[BEGIN]
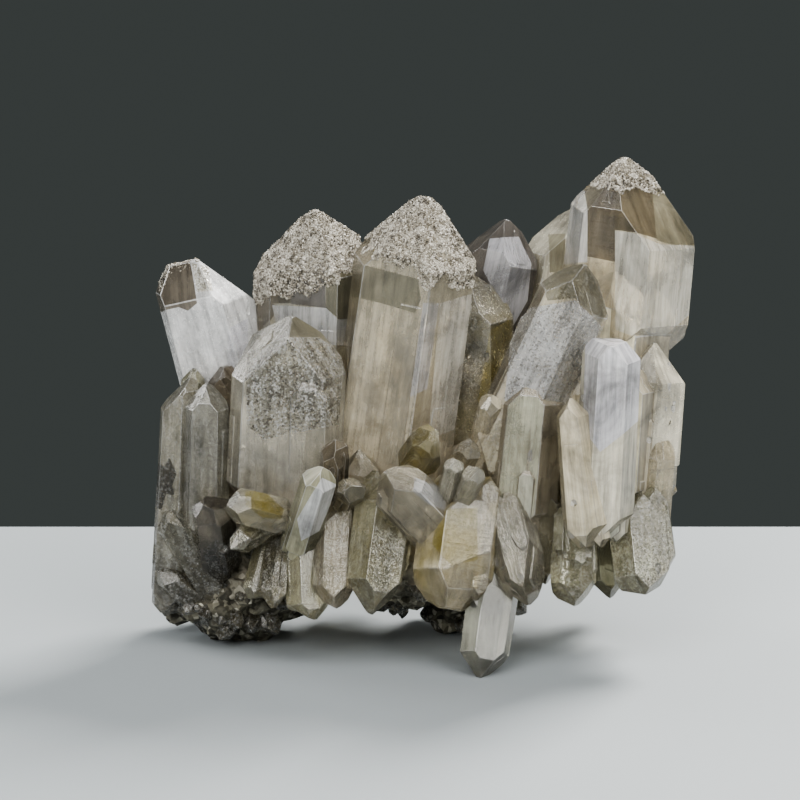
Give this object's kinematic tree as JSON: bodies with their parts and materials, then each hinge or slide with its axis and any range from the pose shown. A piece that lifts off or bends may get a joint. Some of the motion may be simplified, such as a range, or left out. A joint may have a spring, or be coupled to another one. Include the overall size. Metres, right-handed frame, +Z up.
{
  "type": "quartz crystal cluster",
  "caption": "Natural cluster of pale smoky quartz points grown side by side on a rough crust, frosted at the tips and resting on its own base.",
  "frame": {"origin": "middle of the footprint of the bounding box, on the surface that the cluster rests on", "axes": "+X to the right along the row of points as seen from the front, +Y away from the front, +Z up"},
  "size_m": [0.1218, 0.0716, 0.1088],
  "materials": {
    "quartz": "pale smoky quartz, clear to milky, with glossy faces and sugary frosted tips"
  },
  "bodies": {
    "root": {"quartz_cluster": "quartz"}
  },
  "joints": []
}
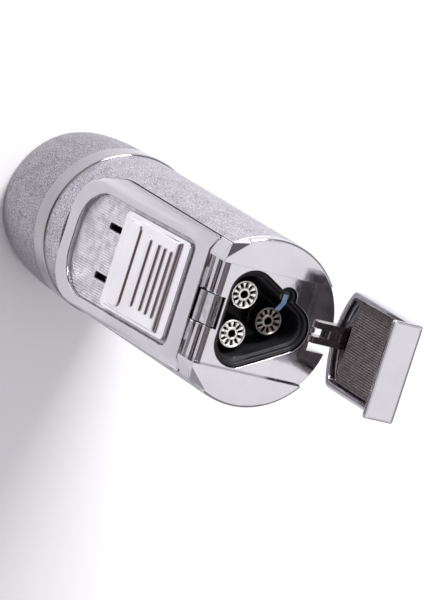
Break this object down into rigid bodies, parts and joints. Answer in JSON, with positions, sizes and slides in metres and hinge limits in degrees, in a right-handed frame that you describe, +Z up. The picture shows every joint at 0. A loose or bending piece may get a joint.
[END]
■ PROBLEM
Every line in the data that holds "object" should be copied out.

■ EXERCISE RESULT
Give this object's kinematic tree as JSON: bodies with their parts and materials, then each hinge or slide with its axis and any range from the pose shown. A piece that lifts off or bends may get a joint. Some of the motion may be simplified, such as a range, or left out. A joint may have a spring, or be coupled to another one. Include the overall size. Metres, right-handed frame, +Z up.
Break this object down into rigid bodies, parts and joints. Answer in JSON, with positions, sizes and slides in metres and hinge limits in degrees, in a right-handed frame that you describe, +Z up. The picture shows every joint at 0. A loose or bending piece may get a joint.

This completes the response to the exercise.